2. The duties of the Secretary of State, as filing officer include more than merely counting the signatures on the petition. Under Section 3-8-24.8, supra, the Secretary of State must certify that certain candidates have complied with the requirements of the Primary Election Law. Section 3-8-24.8, supra, states:

"3-8-24.8. PRIMARY ELECTION LAW -- STATEMENT OF CANDIDACY FOR CONVENTION DESIGNATION -- DUTY OF SECRETARY OF STATE. -- A. Not later than seventy [70] days prior to the date of the primary election, the secretary of state shall certify to the chairman of the state political party the names of that party's candidates for state-wide office or office of United States representative who have filed their statements of candidacy for convention designation and have otherwise complied with the requirements of the Primary Election Law.

B. No person shall be placed in nomination at the convention unless he has been so certified by the secretary of state."

Under Section 3-8-24.5, supra, the originals of all nominating petitions must remain in the filing officer's office. Thus, such petitions must necessarily have been submitted to the filing officer and the Secretary of State may not certify that the provisions of the Primary Election Law have been complied with until the originals have been filed with her office.
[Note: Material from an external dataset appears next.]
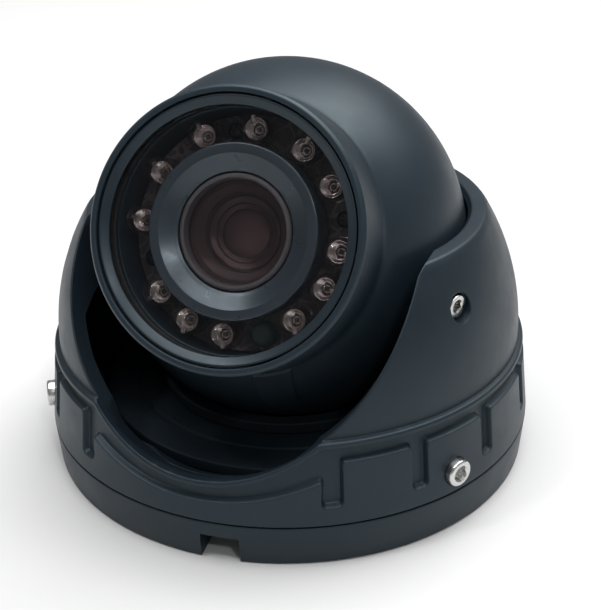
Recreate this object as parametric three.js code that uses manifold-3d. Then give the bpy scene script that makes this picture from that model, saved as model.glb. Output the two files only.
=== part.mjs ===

Signatures submitted pursuant to the alternate method must also be presented to the Secretary of State under Section 3-8-24.10, supra. The Secretary must obtain the original petitions to fulfill her duties under subsection B of 3-8-24.10, supra, in that she must determine that the petitions comply with law. Unless the original petitions are provided to the Secretary the candidate's name should not be placed upon the primary election ballot.